The ability to turn specific genes on or off at precise times and places in the body would open new doors for studying gene functions and treating disease. Gao is aiming for tools that both grant that level of control and include built-in safety features to prevent genes from being expressed at the wrong places and times.

CAREER Awards are highly competitive and include a five-year grant to support early-career faculty who have the potential to serve as academic role models and leaders in research and education. NSF gives only about 500 of the awards each year across all disciplines.

Gao, the T.N. Law Assistant Professor of Chemical and Biomolecular Engineering and an assistant professor of bioengineering and of chemistry, joined Rice in 2017. Her research straddles the boundaries of synthetic biology, genome editing, protein engineering, biocatalysis and natural product biosynthesis.

“The bigger goal, or question, is ‘Can we control biology or engineer biology to better serve our purposes for treating diseases, for producing biofuels or drugs or other valuable chemicals?’” she said. As an engineer, Gao said she aims to combine what she’s learned from the fields of synthetic biology and protein engineering to develop a broadly applicable platform for gene regulation.

Her CAREER research will center on adapting an existing library of small-molecule drugs that have already been developed for precision dosing.
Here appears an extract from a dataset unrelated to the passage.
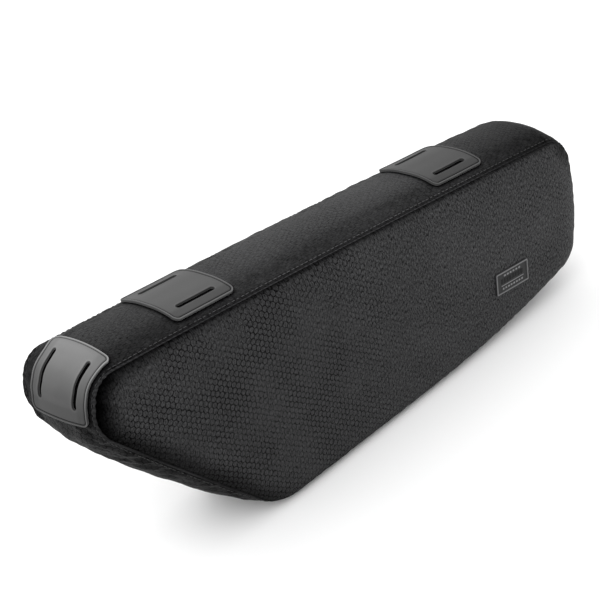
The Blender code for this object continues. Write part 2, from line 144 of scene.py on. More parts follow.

Gao and her students will use synthetic biology principles to design more than a dozen systems that use the small molecules to control gene expression in mammals.

“We’re not creating the small-drug library but adapting a large one that’s been developed by many labs for many years,” she said.

The control system is designed to ensure: safety (as gene regulation requires multiple components), tunability (regulation can be dialed up or down by increasing or decreasing drug dosage) and sensitivity (multiple genes can be controlled simultaneously to direct complex cellular behaviors). It will also allow for precision timing of gene activation, as drug dosage can be calculated based on how long the drug remains active in the body.

“In this project, we are not only able to turn on gene expression, but also we can turn off the gene expression with the metabolism,” Gao said.

Ultimately, the design will allow what Gao calls “multiplex control,” meaning complexes can be mixed and matched in ways that allow for controlling complex cellular behavior. For example, the system could be designed to activate a gene only if each of two small-molecule complexes are present or if only one is present.

“If I want to only induce the gene expression in a specific organ, we can just deliver the specific small molecule into that organ so it only gets diffused in the target regions,” she said. “So, drug dosage can be used to regulate the magnitude of gene expression and the time and place of expression.”

The system will be first applied for controlled genome editing.

“In this project, we won’t be engineering CRISPR proteins that edit genes, but we’ll be controlling them like we would any other genes,” Gao said. “We want to show we can do this for CRISPR genome editors first because gene editing requires high-precision. It’s extremely important to improve our control of them.”